Task requirements:
Gather all lines containing the string "that" and copy them out.

Data supplied:
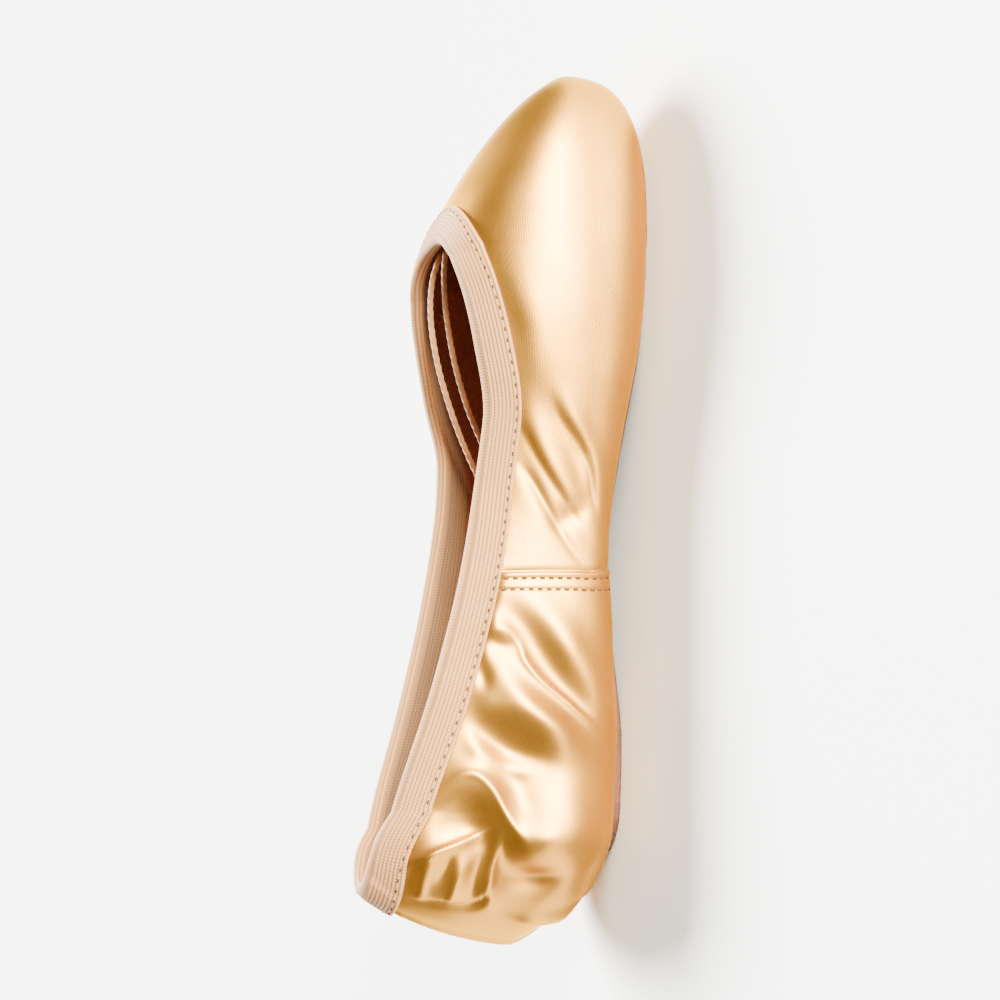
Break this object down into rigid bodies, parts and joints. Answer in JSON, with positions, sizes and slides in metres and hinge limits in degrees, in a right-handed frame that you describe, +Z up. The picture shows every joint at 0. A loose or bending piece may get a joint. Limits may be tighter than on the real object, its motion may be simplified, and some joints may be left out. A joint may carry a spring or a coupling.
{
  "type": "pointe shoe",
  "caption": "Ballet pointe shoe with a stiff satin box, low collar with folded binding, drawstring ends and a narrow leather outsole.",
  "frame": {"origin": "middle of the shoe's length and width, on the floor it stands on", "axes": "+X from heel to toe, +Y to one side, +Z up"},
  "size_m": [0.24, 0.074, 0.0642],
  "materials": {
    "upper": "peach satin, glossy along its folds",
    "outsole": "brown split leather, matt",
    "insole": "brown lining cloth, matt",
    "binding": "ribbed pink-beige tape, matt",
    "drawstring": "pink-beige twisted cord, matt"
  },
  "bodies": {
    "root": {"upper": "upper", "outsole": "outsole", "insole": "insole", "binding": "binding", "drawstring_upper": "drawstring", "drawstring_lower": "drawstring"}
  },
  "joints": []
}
--
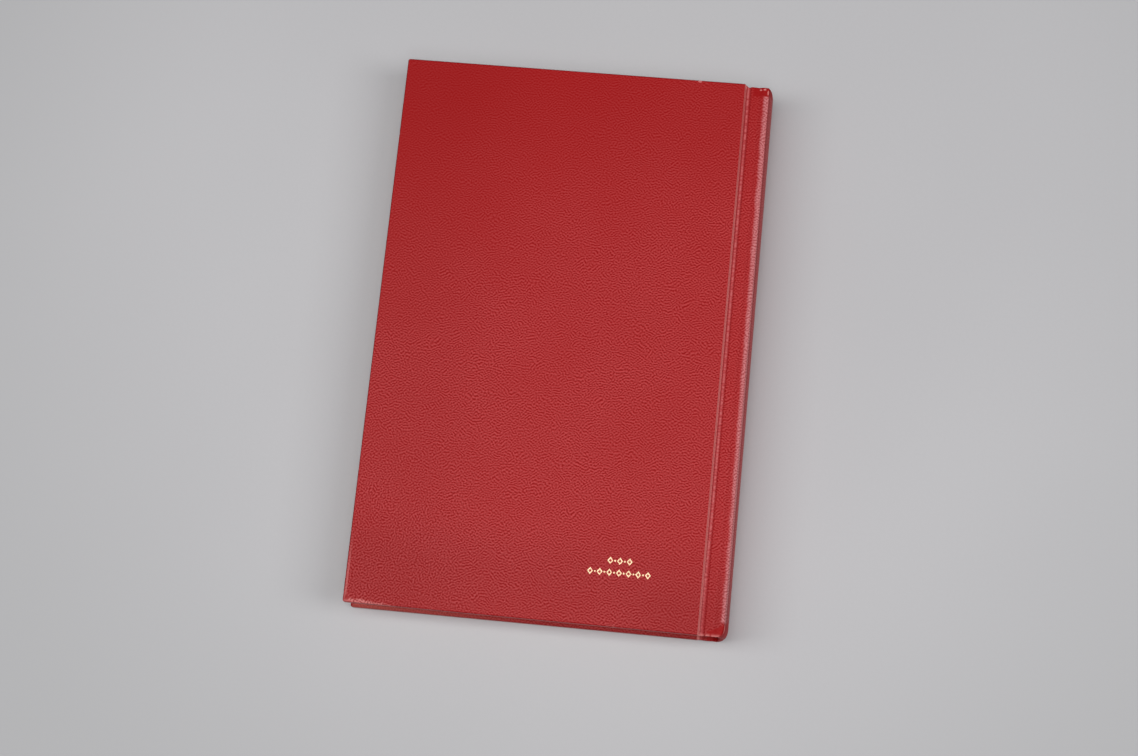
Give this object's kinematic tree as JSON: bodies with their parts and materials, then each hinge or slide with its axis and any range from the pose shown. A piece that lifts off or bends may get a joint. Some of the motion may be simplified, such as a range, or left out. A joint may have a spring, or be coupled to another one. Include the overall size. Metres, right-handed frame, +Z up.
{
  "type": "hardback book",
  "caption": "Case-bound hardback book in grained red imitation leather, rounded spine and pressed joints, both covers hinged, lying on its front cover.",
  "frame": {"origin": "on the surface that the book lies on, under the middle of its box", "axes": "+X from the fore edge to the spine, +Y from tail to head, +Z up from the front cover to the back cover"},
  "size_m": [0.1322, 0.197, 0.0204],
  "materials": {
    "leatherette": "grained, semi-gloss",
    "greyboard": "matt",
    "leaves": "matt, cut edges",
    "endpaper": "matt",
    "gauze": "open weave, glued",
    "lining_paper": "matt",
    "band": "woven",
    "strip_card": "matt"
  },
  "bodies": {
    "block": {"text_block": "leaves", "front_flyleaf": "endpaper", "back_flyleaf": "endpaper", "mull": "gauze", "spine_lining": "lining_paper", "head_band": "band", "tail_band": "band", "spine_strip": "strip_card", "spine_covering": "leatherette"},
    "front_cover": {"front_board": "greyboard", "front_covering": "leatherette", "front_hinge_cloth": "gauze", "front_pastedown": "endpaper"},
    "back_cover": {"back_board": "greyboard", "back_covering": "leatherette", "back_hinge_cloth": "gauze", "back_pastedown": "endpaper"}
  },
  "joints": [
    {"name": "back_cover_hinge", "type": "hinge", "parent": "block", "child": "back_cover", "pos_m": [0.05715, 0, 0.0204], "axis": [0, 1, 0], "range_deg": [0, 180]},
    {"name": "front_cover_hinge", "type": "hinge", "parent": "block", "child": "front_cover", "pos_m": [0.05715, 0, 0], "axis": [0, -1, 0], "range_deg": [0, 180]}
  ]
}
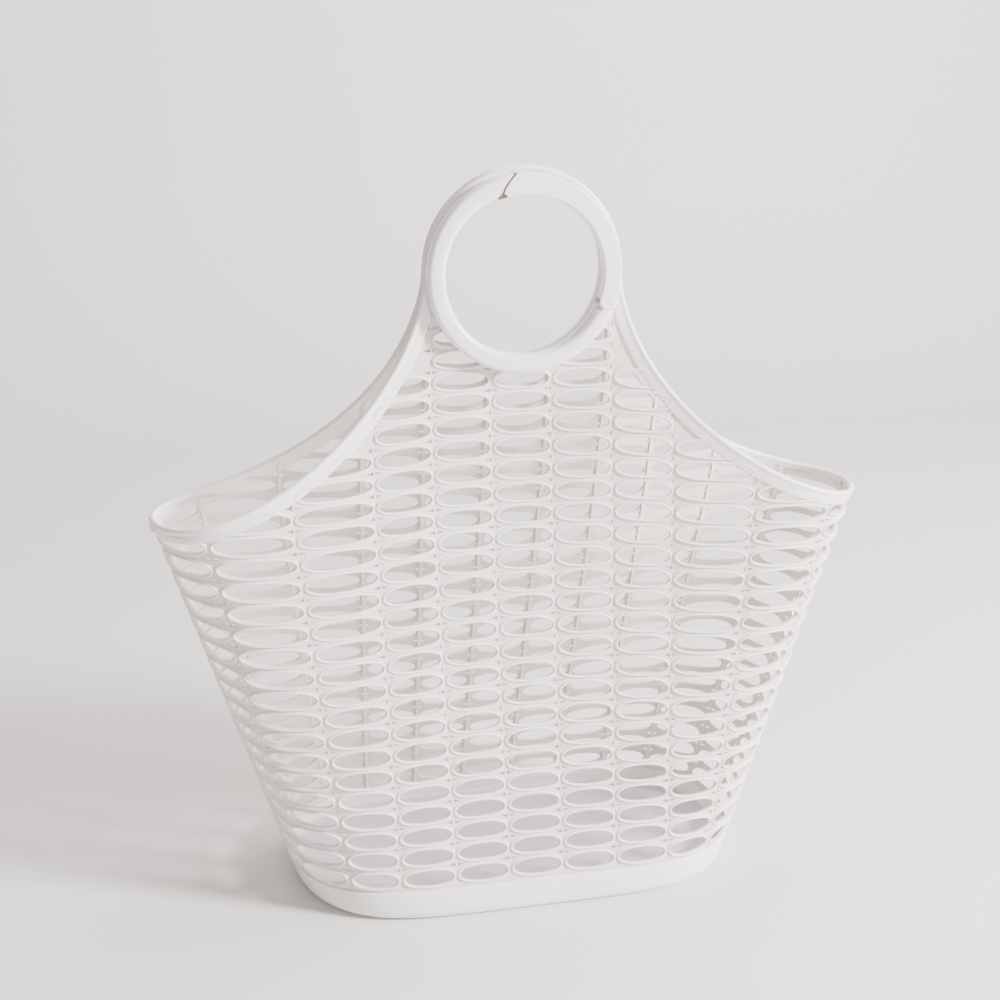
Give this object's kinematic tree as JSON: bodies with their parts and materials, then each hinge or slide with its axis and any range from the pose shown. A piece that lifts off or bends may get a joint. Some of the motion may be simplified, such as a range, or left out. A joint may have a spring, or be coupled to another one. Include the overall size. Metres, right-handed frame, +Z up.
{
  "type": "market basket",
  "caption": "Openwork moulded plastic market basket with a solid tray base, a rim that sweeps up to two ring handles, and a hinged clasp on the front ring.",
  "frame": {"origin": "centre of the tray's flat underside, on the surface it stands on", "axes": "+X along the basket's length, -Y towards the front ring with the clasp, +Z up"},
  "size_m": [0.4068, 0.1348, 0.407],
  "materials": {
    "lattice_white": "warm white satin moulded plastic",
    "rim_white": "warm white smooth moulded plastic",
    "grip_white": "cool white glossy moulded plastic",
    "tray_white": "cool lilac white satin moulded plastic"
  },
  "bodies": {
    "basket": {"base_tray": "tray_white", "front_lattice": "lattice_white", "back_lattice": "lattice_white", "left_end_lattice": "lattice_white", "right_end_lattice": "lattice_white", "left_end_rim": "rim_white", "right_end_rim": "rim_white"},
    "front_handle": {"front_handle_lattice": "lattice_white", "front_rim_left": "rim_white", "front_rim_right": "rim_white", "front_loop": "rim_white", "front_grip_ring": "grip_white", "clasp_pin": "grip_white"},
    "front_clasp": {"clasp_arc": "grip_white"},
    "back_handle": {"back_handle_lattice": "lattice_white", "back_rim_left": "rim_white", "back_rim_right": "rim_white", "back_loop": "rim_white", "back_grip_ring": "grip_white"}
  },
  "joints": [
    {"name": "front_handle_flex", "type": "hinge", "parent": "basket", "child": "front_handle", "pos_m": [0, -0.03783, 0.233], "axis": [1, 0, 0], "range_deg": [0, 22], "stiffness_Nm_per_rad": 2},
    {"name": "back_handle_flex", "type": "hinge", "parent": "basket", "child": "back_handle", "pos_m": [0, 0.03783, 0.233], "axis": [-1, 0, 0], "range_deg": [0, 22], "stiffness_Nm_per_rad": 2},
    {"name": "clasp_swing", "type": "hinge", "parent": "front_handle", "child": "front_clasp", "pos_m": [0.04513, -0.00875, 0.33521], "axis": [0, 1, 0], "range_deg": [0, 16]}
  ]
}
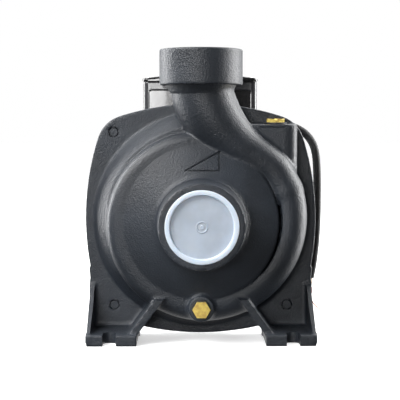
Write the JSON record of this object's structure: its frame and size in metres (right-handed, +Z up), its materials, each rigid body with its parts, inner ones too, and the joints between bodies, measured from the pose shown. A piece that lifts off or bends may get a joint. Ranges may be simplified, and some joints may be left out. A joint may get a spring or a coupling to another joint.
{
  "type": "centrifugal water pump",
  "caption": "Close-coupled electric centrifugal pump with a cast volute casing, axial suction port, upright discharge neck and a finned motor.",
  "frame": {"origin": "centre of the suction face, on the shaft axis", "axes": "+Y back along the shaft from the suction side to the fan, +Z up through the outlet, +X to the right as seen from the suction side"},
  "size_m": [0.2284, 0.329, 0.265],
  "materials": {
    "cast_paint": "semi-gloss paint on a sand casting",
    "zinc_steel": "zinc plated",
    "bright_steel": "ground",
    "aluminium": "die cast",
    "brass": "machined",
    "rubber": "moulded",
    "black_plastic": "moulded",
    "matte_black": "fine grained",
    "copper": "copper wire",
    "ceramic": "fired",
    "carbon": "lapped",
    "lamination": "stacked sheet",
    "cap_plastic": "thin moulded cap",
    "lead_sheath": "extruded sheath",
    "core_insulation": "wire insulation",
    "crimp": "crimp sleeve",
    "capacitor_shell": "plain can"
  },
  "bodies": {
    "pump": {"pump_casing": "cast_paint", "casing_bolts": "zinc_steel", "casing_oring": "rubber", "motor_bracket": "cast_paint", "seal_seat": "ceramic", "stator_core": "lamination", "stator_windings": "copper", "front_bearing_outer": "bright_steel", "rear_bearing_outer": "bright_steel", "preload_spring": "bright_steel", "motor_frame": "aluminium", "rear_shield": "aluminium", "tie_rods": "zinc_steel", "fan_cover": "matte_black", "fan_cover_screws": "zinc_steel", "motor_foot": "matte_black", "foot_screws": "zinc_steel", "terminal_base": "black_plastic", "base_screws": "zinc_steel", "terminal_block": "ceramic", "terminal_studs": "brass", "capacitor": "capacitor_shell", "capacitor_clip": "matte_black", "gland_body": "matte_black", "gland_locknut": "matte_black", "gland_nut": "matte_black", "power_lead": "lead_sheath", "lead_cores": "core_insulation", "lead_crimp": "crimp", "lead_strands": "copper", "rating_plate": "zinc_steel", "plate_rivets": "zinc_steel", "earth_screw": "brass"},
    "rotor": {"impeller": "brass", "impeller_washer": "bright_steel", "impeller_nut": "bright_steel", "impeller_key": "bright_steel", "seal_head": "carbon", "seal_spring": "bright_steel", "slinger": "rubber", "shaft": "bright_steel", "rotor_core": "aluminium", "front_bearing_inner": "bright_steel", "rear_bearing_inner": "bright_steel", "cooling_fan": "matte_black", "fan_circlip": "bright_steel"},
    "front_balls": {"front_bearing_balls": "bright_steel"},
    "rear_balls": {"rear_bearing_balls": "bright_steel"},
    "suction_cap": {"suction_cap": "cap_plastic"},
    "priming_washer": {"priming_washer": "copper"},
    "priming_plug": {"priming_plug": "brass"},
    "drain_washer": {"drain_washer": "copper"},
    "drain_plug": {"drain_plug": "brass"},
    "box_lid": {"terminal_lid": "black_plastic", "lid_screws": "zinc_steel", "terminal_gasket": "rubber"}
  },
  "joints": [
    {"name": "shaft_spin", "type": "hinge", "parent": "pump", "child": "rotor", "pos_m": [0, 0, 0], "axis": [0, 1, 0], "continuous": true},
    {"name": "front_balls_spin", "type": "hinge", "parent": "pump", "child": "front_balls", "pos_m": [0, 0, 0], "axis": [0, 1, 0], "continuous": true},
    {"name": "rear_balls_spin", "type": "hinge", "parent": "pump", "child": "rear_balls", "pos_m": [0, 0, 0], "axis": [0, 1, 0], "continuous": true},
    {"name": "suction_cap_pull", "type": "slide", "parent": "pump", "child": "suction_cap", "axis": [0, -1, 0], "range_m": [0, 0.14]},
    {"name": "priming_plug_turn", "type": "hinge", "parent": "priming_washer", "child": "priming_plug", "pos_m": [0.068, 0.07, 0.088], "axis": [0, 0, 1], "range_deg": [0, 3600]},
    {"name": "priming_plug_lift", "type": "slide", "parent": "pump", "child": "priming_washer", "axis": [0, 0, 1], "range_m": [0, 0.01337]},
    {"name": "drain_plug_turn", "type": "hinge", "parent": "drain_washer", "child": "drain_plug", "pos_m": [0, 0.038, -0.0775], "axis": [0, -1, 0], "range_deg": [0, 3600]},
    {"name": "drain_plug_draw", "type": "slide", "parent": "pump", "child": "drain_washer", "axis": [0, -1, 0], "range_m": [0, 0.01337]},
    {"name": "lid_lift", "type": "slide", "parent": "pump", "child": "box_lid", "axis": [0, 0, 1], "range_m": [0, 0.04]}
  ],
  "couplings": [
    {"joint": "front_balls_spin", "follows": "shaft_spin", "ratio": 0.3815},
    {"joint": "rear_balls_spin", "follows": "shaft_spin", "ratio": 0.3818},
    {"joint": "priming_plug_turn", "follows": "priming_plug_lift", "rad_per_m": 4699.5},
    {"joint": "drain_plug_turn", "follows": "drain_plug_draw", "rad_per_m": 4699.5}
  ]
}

Response for this exercise:
Break this object down into rigid bodies, parts and joints. Answer in JSON, with positions, sizes and slides in metres and hinge limits in degrees, in a right-handed frame that you describe, +Z up. The picture shows every joint at 0. A loose or bending piece may get a joint. Limits may be tighter than on the real object, its motion may be simplified, and some joints may be left out. A joint may carry a spring or a coupling.
Give this object's kinematic tree as JSON: bodies with their parts and materials, then each hinge or slide with its axis and any range from the pose shown. A piece that lifts off or bends may get a joint. Some of the motion may be simplified, such as a range, or left out. A joint may have a spring, or be coupled to another one. Include the overall size. Metres, right-handed frame, +Z up.
  "frame": {"origin": "on the surface that the book lies on, under the middle of its box", "axes": "+X from the fore edge to the spine, +Y from tail to head, +Z up from the front cover to the back cover"},
Give this object's kinematic tree as JSON: bodies with their parts and materials, then each hinge or slide with its axis and any range from the pose shown. A piece that lifts off or bends may get a joint. Some of the motion may be simplified, such as a range, or left out. A joint may have a spring, or be coupled to another one. Include the overall size. Metres, right-handed frame, +Z up.
  "caption": "Openwork moulded plastic market basket with a solid tray base, a rim that sweeps up to two ring handles, and a hinged clasp on the front ring.",
Write the JSON record of this object's structure: its frame and size in metres (right-handed, +Z up), its materials, each rigid body with its parts, inner ones too, and the joints between bodies, measured from the pose shown. A piece that lifts off or bends may get a joint. Ranges may be simplified, and some joints may be left out. A joint may get a spring or a coupling to another joint.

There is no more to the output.